6. Limitations and Trade-offs

  • Inference-time computational overhead
  • kNN-LM adds retrieval cost: for WIKITEXT-103, validation inference took ~25 minutes when retrieving 1024 keys (Section 3 “Computational Cost”).
  • Retrieval requires building and storing a large index; for WIKITEXT-103, building the cache with 103M entries takes roughly 2 hours on a single CPU (Section 3).

  • Memory/storage footprint scales linearly with datastore size

  • The datastore has one entry per token (Section 2 “Implementation”); the paper notes corpora can be billions of examples, implying large storage.
  • They mitigate via quantization to 64 bytes per key (Section 3), but the excerpt does not report total datastore size in GB/TB, so exact memory requirements are not given.

  • Approximate nearest-neighbor search may affect accuracy

  • FAISS uses clustering and compressed vectors (Section 2 “Implementation”), and for non-WIKITEXT-103 datasets they use FAISS L2 distances directly on quantized keys “for faster evaluation” (Section 3).
  • This introduces a trade-off between speed and distance precision; Section 5 reports that more precise distance computation can improve perplexity (from 16.5 to 16.06 on WIKITEXT-103).

  • Hyperparameter tuning and sensitivity

  • The method introduces new hyperparameters: k, λ, key type/which layer state, FAISS clustering/probe settings, quantization precision (Section 5; Figure 4–5; Table 5).
  • λ is setting-dependent (Figure 5), which may complicate deployment across domains.

  • Dependence on the base LM’s representation quality

  • The approach assumes f(·) embeds contexts so that “similar contexts are near,” because retrieval quality directly depends on representation similarity (Section 1, Section 6).
  • The paper’s own analysis argues that representation learning generalizes better than memorization-in-parameters (Section 6), but if f(·) is poor for a domain or language, retrieval may be less effective (this limitation is implied by the method’s reliance; the excerpt does not provide counterexamples).

  • Scope of evaluation

  • The reported evaluations are on English corpora and perplexity metrics (Section 3, Tables 1–4). The excerpt does not include evaluations on downstream tasks (e.g., QA) or other languages, so generality beyond these settings is not established here.

7. Implications and Future Directions

  • How this work changes the landscape (within the paper’s scope)
  • It demonstrates a strong, practical argument that explicit memory + similarity search can significantly improve token prediction over a high-capacity Transformer LM without retraining (Table 1; Section 6).
  • It suggests an alternative scaling strategy: train representations on smaller corpora and expand knowledge via retrieval over large corpora (Section 4.2; Table 3; Figure 2).
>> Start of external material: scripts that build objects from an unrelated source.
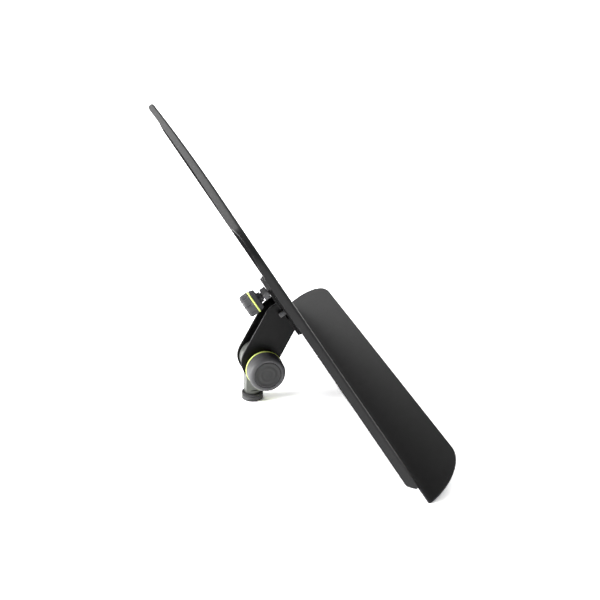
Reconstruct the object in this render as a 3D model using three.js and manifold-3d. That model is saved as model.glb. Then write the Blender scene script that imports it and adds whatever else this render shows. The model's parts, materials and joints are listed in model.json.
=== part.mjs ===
// Desk head of a music stand: a bent sheet-steel desk with a ledge, a sliding rear mount,
// a tilting U-bracket on a short stem, and two clamp knobs.
// Millimetres. +X is the reader's right, +Y points away from the reader, +Z is up.
// The head lies as it would on a table: on the stem's collar and on the desk's lower bend.
import * as THREE from 'three';
import { mergeVertices } from 'three/addons/utils/BufferGeometryUtils.js';
import Module from 'manifold-3d';

const wasm = await Module();
wasm.setup();

// ---- Driving dimensions ----
const GAP = 0.3;                 // air between pieces that touch or turn on each other

const DESK_WIDTH = 500;
const DESK_HEIGHT = 312;         // lower bend to top edge
const DESK_TILT = 32.8;          // degrees back from upright
const SHEET = 1.5;
const DESK_CORNER = 28;          // radius of the two top corners
const RIM_LOW = 8.5;             // depth of the turned-back rim near the ledge
const RIM_HIGH = 6.9;            // its depth at the top
const RIM_START = 21;            // the side rims begin this far above the bend
const RIM_END_RADIUS = 7;
const CORNER_DIP = 3;            // the rim is this much shallower round the top corners

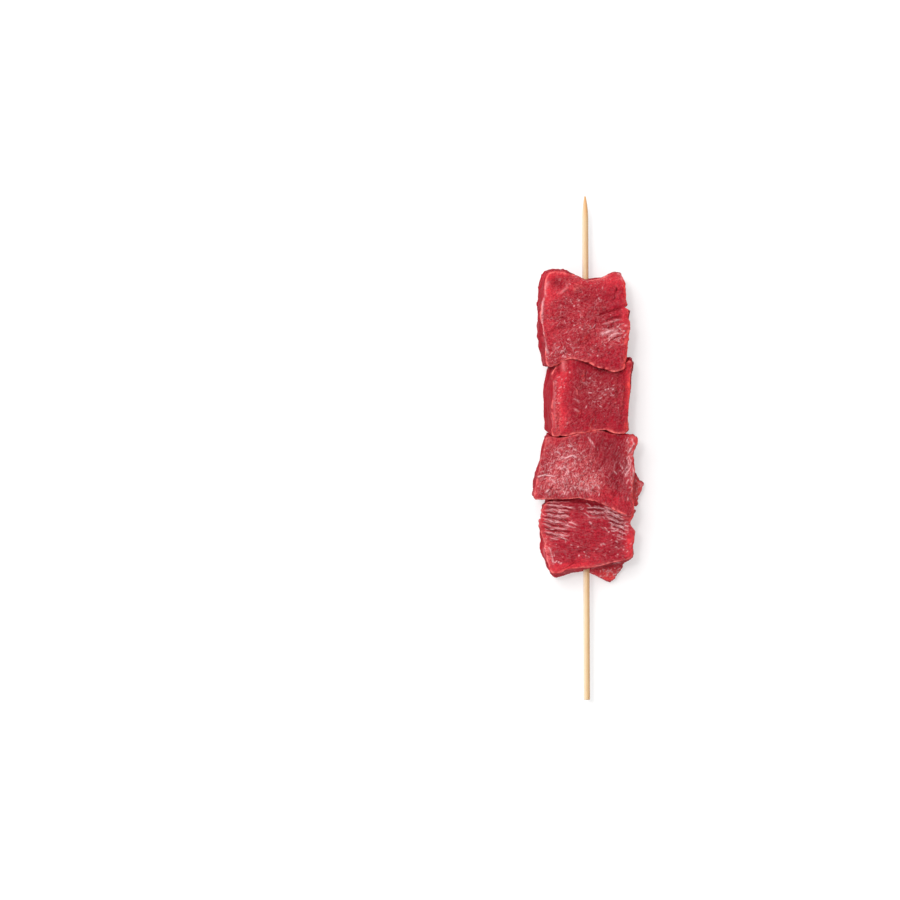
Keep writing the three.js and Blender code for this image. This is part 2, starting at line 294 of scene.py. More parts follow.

  • Follow-up research directions suggested by the paper

  • The conclusion proposes “explicitly training similarity functions” and “reducing the size of the datastore” (Section 8).
  • Section 5’s results on which internal representation works best also suggest exploring representation learning objectives that better align with retrieval.

  • Practical applications / downstream use cases (based on provided content)

  • Improved general language modeling on standard benchmarks by augmenting an existing LM with a datastore built from its training corpus (Table 1; Section 4.1).
  • Domain adaptation without retraining by maintaining a per-domain datastore and tuning λ appropriately (Table 4; Figure 5; Section 4.3).
  • Efficient use of large datasets: ingest large corpora into a datastore rather than fully retraining a model on them (Section 4.2; Table 3).

  • Repro/Integration Guidance (grounded in the paper’s details)

  • When to prefer this method:
    • Prefer kNN-LM when you already have a strong pretrained autoregressive LM and want better perplexity, especially on rare patterns, without additional training (Table 1; Section 6).
    • Prefer swapping/adding datastores when you need domain adaptation but want to avoid fine-tuning the LM parameters (Table 4; Figure 5).
  • Key implementation choices that matter:
    • Use FAISS for scalable search; build the index with clustering and quantization as described (4096 centroids learned from 1M keys, 64-byte quantization, probe 32 centroids; Section 3).
    • Use the final-layer FFN input after layer norm as the retrieval key/query representation, since it performs best among tested options (Table 5).
    • Retrieve many neighbors if feasible (k up to 1024 improves monotonically; Figure 4), and tune λ on validation, expecting larger λ to help more in domain adaptation (Figure 5).
  • Operational considerations:
    • Plan for a one-time forward pass over the datastore corpus and index build time (e.g., ~2 hours CPU for 103M entries on WIKITEXT-103; Section 3), plus ongoing inference-time retrieval overhead (Section 3).